§ Prompt: Nothing should be output except the lines from the one containing "Continue the Blender" through the one containing "node tree of", both ends included, each repeated exactly.

§ Task material:
begin

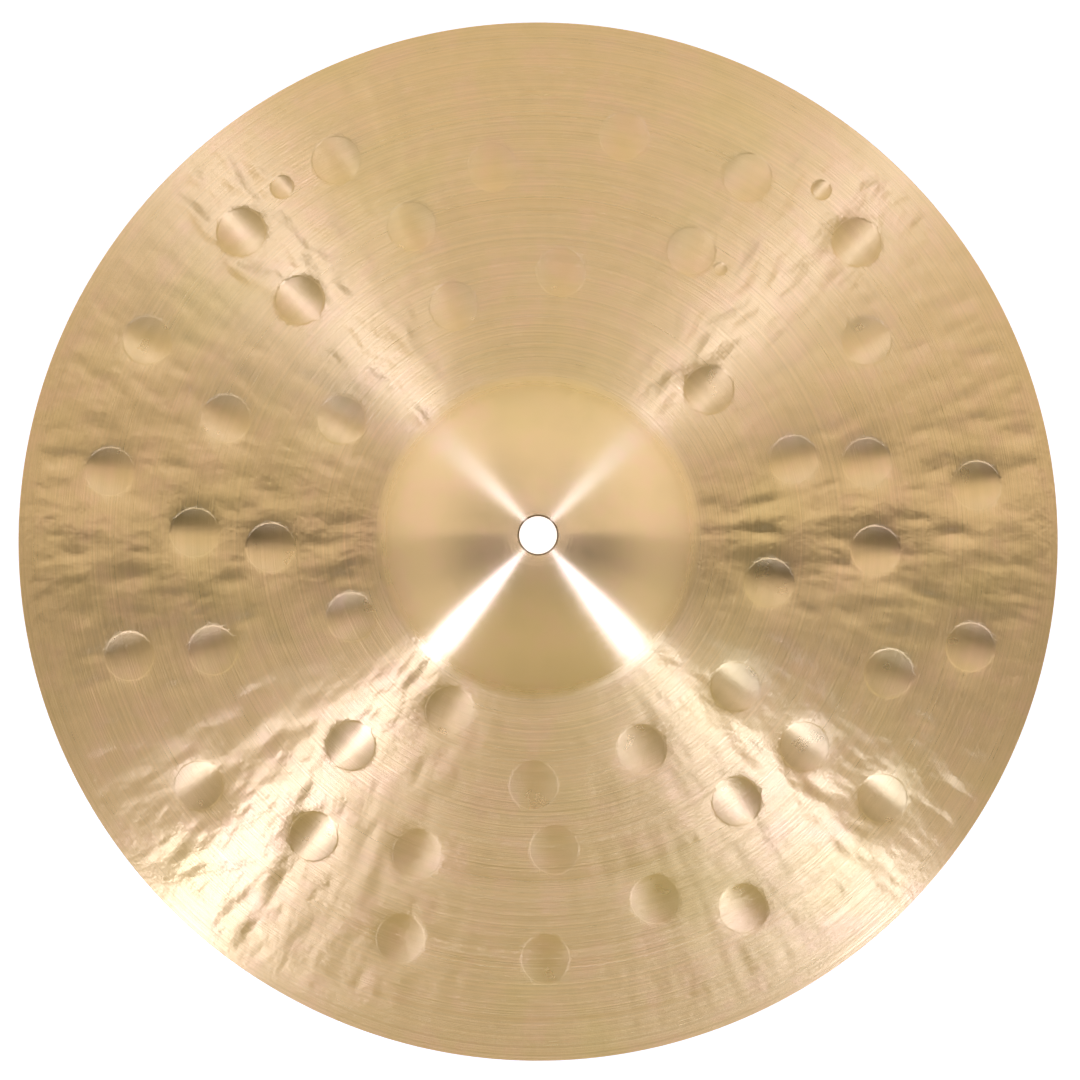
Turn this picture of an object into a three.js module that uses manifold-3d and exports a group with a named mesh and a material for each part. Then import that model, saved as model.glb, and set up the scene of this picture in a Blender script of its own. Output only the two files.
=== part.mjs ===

end
begin

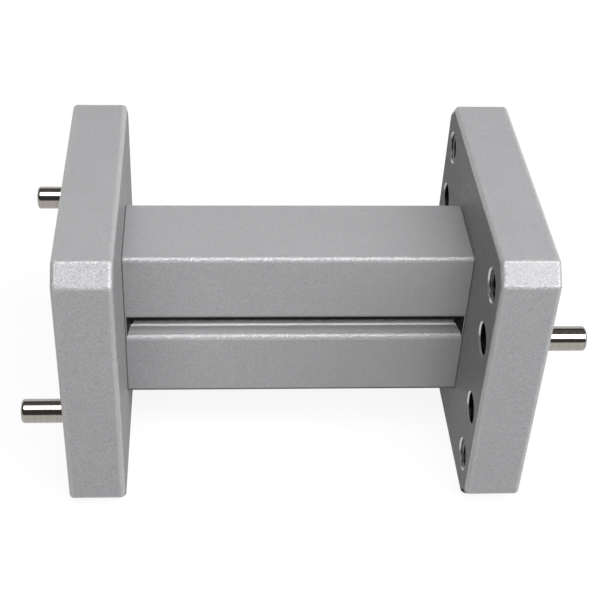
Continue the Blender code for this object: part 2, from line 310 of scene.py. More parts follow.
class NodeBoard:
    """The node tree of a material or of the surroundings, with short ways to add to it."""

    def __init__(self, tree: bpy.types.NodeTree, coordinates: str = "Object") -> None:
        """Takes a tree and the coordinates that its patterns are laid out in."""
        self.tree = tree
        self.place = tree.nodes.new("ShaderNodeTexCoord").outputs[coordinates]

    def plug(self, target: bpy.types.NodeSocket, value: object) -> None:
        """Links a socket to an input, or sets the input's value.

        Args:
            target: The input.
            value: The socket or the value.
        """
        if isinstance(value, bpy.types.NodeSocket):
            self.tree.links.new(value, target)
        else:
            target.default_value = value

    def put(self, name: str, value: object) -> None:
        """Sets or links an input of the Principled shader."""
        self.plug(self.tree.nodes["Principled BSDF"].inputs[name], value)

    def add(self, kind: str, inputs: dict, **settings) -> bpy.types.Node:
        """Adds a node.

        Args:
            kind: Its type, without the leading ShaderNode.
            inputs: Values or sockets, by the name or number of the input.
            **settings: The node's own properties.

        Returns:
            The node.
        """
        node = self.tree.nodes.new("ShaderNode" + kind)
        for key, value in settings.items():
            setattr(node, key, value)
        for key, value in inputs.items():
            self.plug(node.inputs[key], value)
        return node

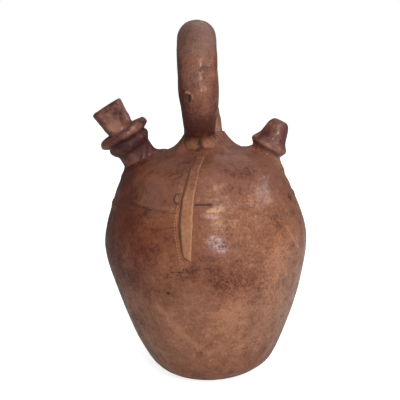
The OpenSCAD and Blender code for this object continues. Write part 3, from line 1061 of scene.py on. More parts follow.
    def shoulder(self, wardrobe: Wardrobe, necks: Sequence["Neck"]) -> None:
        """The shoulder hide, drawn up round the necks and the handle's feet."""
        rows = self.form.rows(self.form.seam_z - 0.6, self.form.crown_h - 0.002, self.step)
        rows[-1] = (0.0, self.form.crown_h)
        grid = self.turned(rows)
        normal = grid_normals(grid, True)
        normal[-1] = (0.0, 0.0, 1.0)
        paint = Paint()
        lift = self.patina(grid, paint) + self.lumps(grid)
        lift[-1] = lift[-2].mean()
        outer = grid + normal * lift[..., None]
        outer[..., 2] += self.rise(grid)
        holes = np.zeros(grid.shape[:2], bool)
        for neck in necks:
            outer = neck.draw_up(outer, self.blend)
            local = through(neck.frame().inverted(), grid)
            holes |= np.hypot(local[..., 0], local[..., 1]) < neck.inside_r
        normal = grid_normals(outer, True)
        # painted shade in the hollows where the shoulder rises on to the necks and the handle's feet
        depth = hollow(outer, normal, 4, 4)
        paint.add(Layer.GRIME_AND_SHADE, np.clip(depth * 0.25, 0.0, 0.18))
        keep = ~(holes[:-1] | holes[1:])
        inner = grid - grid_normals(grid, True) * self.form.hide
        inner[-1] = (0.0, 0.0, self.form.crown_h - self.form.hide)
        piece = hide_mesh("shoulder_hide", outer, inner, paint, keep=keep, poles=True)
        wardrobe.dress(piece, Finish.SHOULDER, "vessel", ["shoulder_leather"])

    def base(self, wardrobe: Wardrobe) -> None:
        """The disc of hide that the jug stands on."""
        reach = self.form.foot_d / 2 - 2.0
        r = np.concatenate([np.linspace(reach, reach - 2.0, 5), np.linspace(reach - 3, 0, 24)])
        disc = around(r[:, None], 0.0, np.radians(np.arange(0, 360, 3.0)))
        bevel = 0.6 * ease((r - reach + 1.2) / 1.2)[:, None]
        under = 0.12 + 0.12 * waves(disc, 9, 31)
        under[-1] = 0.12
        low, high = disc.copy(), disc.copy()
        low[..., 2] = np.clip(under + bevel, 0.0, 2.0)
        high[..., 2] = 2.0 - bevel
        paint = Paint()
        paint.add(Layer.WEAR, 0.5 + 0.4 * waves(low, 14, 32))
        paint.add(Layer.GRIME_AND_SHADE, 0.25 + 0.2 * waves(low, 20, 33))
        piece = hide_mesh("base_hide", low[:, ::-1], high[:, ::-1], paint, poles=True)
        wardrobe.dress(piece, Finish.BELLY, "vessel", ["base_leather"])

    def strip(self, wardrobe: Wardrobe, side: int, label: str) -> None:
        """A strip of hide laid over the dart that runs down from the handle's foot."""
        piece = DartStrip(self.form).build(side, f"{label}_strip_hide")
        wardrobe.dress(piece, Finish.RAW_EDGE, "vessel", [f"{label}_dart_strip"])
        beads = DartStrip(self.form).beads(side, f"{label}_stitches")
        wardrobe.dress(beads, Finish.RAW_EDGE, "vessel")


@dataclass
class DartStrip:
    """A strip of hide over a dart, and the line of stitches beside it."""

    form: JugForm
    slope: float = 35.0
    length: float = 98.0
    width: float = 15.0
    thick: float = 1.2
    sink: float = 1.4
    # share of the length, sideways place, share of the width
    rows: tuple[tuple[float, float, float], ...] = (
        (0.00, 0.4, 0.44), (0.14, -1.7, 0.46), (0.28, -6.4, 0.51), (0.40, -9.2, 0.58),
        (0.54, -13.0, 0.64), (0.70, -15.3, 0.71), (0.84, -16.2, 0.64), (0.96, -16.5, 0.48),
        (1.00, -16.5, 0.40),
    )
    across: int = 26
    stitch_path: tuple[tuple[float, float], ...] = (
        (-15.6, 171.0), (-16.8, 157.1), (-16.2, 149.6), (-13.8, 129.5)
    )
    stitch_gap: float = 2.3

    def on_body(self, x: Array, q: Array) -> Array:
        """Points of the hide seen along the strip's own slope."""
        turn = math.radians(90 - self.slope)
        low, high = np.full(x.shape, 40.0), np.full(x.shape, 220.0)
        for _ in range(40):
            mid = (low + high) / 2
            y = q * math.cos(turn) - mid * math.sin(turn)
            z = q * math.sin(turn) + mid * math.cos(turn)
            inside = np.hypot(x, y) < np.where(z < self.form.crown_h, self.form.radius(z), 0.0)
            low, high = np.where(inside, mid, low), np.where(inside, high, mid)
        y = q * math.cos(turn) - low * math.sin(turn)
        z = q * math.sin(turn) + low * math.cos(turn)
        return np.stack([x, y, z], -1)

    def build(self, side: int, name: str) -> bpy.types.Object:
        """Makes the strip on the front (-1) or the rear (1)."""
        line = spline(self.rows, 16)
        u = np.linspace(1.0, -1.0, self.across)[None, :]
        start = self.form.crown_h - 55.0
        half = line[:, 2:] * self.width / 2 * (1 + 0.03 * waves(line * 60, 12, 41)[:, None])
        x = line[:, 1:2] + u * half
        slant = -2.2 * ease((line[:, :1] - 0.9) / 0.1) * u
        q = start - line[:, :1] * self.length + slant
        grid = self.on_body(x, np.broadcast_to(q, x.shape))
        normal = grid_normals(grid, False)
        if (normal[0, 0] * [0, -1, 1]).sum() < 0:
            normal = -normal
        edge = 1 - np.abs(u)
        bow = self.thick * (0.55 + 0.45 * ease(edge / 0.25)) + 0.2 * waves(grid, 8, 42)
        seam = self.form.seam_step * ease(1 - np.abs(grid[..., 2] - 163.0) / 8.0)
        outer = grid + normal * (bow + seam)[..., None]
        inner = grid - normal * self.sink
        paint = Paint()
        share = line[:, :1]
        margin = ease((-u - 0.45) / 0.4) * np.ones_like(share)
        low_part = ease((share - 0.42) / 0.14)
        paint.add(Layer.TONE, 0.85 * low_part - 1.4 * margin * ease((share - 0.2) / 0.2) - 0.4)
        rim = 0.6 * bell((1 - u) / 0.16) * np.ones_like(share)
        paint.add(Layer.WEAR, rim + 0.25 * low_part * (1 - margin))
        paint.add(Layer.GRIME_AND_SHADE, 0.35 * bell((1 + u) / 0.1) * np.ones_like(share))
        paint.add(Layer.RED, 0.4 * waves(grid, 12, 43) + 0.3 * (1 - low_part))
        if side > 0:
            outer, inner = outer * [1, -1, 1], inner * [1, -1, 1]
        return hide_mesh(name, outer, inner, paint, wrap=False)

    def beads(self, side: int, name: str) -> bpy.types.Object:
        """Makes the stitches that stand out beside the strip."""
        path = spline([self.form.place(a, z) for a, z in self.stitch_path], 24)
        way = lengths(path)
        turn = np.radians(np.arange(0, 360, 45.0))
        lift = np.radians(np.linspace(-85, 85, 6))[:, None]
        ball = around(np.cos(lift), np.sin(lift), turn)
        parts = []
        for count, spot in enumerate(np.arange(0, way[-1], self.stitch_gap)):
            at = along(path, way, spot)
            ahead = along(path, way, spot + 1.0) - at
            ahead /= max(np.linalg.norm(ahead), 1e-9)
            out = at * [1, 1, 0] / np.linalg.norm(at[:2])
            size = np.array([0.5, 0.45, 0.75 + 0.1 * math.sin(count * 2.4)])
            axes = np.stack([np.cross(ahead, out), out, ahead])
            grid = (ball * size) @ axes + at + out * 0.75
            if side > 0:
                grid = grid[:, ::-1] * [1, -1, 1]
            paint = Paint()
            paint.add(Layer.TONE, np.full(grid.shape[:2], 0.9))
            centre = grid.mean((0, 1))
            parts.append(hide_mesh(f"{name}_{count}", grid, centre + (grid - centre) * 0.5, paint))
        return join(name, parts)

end

§ Complete output:
Continue the Blender code for this object: part 2, from line 310 of scene.py. More parts follow.
class NodeBoard:
    """The node tree of a material or of the surroundings, with short ways to add to it."""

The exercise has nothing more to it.